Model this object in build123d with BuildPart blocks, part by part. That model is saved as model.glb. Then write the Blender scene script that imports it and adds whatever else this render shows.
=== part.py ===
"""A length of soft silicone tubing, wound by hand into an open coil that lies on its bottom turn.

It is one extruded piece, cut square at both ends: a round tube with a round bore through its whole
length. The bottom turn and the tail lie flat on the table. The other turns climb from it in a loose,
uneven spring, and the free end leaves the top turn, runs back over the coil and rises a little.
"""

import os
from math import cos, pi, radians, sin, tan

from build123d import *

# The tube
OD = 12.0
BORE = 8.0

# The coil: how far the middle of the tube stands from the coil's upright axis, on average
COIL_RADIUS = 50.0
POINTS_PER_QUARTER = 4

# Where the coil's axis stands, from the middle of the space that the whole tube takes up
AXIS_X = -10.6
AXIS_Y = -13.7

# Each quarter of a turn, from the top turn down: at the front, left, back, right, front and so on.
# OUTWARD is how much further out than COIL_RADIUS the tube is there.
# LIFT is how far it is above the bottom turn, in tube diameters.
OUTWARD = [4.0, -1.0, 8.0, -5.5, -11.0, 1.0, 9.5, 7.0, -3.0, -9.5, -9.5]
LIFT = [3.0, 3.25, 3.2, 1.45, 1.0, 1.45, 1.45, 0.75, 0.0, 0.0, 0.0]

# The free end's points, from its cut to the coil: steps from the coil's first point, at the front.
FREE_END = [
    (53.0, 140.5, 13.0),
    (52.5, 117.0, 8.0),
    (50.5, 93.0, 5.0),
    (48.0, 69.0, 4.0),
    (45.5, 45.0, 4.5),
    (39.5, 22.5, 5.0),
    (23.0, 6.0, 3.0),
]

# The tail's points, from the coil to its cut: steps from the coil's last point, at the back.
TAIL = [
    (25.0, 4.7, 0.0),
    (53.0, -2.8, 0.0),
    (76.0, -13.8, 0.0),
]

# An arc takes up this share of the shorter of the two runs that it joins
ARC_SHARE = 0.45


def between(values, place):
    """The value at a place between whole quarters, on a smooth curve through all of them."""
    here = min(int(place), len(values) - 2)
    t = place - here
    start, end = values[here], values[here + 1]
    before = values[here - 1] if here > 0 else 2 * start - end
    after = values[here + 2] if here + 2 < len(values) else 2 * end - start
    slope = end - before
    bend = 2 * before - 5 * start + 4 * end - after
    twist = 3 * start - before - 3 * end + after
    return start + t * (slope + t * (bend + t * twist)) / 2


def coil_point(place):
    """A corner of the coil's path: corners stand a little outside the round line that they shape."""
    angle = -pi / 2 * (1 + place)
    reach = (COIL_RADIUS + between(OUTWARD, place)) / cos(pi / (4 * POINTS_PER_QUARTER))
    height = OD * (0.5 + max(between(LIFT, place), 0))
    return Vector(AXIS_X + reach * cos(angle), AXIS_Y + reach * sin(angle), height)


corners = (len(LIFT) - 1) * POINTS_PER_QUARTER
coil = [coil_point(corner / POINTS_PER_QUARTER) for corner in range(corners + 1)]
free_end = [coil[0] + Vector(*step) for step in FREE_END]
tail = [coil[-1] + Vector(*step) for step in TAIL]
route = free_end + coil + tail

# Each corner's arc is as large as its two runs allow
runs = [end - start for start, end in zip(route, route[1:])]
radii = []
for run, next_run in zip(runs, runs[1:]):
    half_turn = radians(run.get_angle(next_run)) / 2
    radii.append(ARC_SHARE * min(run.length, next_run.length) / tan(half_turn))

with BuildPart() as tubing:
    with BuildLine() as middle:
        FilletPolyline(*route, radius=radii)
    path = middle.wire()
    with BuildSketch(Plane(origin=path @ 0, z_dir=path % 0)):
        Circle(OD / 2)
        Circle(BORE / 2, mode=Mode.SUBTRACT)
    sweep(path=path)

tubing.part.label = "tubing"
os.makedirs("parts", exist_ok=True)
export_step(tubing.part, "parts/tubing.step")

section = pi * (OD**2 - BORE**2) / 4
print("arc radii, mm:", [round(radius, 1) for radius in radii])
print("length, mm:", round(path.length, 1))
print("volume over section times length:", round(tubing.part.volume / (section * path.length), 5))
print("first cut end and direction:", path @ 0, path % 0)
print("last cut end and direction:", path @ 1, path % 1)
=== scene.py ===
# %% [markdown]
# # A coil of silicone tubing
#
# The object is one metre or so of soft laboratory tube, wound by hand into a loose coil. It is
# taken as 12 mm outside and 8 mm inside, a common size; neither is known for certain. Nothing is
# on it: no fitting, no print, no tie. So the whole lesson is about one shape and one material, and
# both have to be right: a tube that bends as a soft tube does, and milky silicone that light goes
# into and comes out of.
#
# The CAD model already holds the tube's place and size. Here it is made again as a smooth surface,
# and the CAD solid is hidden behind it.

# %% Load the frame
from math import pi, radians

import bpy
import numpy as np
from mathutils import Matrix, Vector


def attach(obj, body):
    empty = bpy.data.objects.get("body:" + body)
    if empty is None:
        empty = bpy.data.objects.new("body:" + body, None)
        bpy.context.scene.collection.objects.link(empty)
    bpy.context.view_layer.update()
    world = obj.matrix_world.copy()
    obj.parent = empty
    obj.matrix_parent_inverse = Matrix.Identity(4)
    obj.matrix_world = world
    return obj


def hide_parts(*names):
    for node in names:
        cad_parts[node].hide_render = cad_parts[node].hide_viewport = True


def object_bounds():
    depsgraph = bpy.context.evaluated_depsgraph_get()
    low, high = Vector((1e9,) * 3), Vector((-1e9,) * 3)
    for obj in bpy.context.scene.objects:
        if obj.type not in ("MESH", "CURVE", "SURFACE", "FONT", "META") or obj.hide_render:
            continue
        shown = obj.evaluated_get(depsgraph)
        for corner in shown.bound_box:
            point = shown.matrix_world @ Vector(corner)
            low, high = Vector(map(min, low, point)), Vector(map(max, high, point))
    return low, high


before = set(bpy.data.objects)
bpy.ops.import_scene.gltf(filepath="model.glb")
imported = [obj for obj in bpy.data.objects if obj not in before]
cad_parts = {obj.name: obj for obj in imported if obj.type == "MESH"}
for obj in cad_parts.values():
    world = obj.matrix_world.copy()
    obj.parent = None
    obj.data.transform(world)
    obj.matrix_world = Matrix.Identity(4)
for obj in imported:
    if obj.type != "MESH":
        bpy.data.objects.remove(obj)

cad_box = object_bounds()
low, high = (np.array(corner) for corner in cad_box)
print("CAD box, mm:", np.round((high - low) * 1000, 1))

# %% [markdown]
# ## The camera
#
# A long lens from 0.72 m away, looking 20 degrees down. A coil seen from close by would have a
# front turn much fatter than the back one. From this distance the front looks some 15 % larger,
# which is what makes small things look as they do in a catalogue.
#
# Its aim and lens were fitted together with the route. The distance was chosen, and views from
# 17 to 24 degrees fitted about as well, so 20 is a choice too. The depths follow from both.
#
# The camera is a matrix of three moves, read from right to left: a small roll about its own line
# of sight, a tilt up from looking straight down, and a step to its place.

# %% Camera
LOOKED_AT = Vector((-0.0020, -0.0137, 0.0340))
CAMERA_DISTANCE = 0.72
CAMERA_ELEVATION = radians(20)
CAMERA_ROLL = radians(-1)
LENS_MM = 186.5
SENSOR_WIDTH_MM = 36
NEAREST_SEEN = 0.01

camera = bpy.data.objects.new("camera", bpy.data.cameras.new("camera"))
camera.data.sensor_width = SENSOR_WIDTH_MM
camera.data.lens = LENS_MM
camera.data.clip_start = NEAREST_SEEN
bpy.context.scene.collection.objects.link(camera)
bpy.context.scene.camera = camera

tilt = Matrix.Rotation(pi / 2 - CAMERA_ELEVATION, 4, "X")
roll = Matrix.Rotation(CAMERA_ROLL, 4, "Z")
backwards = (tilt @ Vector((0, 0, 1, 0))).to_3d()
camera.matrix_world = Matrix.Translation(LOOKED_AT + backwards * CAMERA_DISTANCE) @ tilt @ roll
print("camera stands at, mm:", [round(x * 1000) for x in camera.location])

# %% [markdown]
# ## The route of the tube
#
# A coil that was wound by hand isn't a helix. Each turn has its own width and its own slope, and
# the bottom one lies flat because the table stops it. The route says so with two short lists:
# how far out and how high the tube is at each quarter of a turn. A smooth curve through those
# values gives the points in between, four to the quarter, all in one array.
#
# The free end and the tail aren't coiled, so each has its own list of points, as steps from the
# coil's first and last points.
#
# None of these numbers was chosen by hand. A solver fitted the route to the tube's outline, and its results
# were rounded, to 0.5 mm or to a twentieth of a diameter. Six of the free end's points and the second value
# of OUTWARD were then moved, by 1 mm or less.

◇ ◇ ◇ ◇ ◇

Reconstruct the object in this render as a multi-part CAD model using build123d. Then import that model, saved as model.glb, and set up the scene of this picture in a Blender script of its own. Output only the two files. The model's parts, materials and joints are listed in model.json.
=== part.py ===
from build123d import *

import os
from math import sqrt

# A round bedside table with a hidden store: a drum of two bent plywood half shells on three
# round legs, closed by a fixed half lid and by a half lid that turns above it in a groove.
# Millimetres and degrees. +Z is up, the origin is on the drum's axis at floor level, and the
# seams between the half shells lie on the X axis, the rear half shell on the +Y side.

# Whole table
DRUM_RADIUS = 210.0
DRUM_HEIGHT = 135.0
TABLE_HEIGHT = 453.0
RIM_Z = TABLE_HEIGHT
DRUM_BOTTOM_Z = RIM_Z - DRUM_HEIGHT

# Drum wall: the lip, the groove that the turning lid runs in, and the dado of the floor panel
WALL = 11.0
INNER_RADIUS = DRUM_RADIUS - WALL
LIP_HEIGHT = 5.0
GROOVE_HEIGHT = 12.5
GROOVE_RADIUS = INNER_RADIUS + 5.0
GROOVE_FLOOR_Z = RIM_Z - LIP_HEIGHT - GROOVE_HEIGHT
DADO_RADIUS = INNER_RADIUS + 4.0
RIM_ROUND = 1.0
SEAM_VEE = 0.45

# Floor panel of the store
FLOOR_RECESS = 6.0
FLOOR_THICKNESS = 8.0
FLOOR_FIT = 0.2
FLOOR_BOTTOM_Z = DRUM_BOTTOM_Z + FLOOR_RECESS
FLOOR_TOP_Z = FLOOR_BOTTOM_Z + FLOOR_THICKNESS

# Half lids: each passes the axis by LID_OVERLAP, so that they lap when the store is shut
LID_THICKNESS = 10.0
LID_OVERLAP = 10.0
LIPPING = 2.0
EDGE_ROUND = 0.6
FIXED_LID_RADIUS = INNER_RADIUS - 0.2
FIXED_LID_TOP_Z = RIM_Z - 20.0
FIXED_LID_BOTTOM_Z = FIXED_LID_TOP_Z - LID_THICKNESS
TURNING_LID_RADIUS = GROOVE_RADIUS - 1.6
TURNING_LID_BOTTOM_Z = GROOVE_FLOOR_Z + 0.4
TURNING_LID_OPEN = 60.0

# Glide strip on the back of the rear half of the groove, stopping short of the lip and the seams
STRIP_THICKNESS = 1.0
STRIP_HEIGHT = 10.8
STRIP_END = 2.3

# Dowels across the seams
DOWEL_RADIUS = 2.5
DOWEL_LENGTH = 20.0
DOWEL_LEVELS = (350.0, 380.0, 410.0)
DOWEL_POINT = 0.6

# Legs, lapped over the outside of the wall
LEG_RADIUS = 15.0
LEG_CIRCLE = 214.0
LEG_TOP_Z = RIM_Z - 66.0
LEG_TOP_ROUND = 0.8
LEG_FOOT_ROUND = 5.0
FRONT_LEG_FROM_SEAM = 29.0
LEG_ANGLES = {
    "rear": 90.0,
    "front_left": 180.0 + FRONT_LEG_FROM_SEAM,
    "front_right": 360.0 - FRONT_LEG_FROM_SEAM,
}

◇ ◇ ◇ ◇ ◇

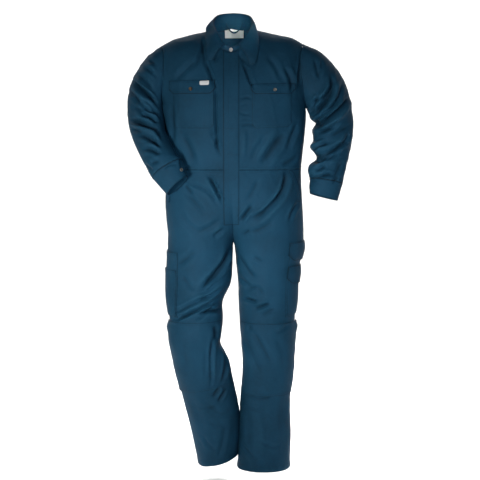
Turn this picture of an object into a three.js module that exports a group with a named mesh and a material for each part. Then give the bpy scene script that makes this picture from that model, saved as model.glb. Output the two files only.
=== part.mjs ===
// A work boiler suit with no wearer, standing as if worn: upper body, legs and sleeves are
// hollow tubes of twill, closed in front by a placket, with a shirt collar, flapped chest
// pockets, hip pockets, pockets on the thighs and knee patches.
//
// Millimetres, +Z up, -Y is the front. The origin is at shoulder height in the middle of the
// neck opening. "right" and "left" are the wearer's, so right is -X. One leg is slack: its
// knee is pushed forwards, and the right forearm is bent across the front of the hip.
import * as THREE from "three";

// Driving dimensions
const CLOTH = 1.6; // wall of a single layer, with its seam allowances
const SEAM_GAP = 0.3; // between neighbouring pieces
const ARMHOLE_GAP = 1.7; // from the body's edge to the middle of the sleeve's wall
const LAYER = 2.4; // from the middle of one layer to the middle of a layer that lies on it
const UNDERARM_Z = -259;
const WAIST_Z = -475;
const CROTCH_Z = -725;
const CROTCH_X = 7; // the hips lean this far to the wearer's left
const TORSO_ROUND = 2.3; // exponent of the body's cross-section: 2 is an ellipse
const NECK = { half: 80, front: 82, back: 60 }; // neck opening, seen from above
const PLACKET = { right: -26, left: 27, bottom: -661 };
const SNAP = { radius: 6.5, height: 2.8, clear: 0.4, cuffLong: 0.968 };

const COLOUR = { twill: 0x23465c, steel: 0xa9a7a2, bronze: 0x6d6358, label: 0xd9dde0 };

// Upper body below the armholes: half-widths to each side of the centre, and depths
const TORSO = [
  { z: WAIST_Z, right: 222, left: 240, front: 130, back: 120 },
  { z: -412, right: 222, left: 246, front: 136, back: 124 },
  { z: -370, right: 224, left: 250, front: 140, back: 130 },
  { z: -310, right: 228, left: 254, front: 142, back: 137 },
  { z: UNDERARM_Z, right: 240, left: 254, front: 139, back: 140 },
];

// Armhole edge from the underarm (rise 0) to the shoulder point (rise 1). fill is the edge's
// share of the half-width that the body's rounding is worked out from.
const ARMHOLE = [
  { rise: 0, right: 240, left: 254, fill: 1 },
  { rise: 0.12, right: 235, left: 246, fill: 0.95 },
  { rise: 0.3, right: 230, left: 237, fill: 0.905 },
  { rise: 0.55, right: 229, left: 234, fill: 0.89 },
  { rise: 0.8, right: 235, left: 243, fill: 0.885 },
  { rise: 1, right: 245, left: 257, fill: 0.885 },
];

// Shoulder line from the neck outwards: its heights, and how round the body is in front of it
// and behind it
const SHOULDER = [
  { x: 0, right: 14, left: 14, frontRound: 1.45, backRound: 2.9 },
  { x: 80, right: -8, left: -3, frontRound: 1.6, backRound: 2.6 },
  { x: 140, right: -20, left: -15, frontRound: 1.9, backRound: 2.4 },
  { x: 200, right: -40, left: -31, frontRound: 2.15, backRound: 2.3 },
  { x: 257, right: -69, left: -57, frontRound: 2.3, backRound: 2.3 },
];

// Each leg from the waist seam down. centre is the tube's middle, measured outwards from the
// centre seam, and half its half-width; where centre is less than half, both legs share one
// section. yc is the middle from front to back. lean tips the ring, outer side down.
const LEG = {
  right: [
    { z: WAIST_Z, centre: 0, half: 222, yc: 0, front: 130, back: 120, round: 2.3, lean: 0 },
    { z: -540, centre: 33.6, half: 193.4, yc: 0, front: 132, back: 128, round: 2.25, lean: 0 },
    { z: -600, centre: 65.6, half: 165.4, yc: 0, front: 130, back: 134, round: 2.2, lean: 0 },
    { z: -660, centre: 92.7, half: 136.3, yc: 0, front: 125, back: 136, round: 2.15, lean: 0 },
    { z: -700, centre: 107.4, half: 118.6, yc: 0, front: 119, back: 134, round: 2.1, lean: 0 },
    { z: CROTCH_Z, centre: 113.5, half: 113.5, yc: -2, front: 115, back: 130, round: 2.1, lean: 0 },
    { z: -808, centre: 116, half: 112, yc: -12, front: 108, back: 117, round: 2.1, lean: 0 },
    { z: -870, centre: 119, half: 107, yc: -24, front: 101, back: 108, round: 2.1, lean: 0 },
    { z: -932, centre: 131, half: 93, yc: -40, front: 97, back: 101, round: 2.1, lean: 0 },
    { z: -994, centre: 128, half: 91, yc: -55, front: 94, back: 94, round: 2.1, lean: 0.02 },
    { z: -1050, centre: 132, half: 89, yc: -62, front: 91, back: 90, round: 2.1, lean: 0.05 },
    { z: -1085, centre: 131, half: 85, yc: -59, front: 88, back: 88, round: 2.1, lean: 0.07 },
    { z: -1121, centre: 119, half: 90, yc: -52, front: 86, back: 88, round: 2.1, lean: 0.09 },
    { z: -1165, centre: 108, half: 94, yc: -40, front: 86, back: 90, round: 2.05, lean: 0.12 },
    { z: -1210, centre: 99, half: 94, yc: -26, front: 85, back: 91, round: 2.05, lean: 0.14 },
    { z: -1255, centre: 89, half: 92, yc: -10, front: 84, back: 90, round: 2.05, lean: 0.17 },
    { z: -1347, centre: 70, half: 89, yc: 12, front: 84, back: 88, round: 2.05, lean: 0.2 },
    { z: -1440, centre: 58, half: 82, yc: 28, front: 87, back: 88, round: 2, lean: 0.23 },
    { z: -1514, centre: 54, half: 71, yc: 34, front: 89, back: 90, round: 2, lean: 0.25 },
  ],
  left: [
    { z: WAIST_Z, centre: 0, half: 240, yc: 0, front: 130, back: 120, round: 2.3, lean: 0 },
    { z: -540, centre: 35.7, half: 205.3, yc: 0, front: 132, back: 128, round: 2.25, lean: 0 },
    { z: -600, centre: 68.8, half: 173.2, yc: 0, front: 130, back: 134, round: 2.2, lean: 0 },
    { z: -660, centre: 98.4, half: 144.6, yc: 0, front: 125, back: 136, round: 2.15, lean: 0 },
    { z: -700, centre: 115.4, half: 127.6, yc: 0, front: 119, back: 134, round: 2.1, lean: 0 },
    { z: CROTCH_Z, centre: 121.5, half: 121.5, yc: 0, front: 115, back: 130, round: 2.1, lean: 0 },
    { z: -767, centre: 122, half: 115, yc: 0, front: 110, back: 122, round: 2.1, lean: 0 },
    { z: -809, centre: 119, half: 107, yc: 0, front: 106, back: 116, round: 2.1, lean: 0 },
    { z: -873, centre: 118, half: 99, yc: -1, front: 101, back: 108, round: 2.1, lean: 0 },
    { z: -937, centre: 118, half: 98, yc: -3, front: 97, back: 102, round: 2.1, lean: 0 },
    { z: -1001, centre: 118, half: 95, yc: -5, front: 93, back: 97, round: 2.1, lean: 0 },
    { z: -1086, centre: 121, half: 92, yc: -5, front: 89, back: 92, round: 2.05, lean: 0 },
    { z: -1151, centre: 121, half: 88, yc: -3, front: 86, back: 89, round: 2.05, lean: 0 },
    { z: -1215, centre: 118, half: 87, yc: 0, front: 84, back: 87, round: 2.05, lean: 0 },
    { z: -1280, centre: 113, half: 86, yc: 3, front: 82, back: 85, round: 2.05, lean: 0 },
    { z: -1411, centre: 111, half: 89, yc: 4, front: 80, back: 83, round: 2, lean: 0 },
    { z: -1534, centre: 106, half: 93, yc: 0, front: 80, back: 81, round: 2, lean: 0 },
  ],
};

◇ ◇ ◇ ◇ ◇

- **Task instructions**
Within the listing above, find every line containing the string "type" and return it.

- **Written solution**
        if obj.type not in ("MESH", "CURVE", "SURFACE", "FONT", "META") or obj.hide_render:
cad_parts = {obj.name: obj for obj in imported if obj.type == "MESH"}
    if obj.type != "MESH":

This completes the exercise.